Although, on appeal, Meeks does not attack the manner in which his full administrative hearing was conducted, he does complain of the delay between his disciplinary order, effective February 10, 1981, and his full administrative hearing, held August 17 and 18, 1986. However, he failed to present this issue in his motion to correct error and, therefore, it is not preserved for our consideration. Clarkson v. Department of Insurance (1981), Ind. App., 425 N.E.2d 203, trans. denied.
As a point of interest, Meeks bases his argument on Hixenbaugh v. Shettle (1983), Ind. App., 452 N.E.2d 1045. There, this court, relying on Wilson v. Review Board (1979), 270 Ind. 302, 385 N.E.2d 438, cert. denied 444 U.S. 874, 100 S.Ct. 155, 62 L.Ed.2d 101 held the evidentiary hearing which due process requires after a summary deprivation of a protected property interest must be afforded within a reasonable time. The Hixenbaugh court held a delay in excess of fourteen months between Hixenbaugh's demotion by the Superintendent of State Police and his full evidentiary hearing did not satisfy the reasonableness requirement of due process.

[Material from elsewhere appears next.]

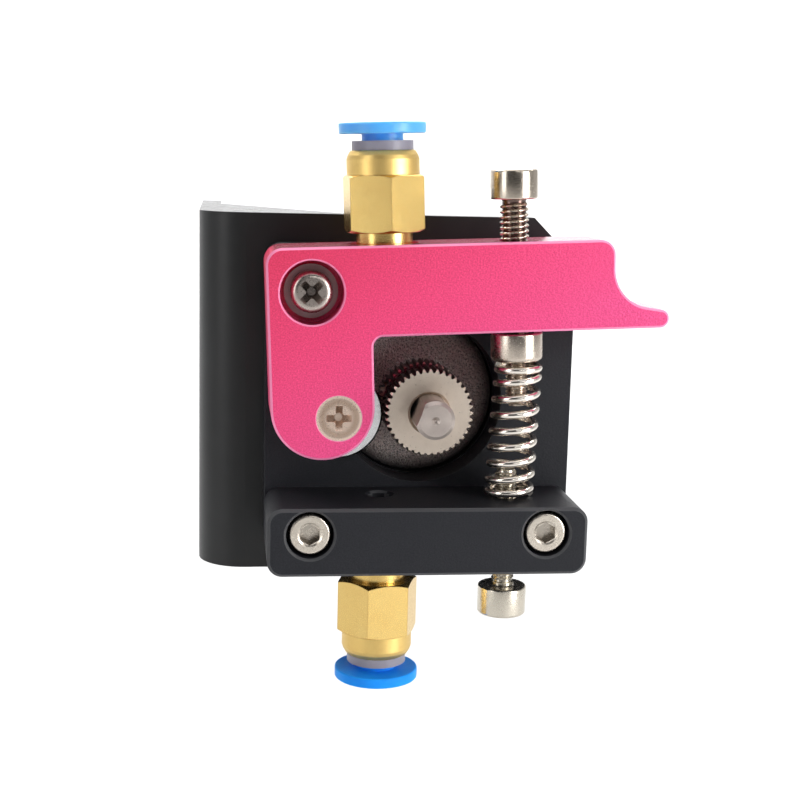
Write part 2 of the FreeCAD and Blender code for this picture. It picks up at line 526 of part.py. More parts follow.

Here, however, the time lapse was approximately six months. Inasmuch as the Board review includes trial-like protections such as representation, discovery and cross-examination, good preparation demands time. Thus, a credible argument could be made that, without a showing of unjustifiable reasons for a delay of six months, it is not unconstitutionally lengthy per se and the mere assertion does not state a claim of constitutional deprivation.
Judgment affirmed.
BUCHANAN and ROBERTSON, JJ., concur.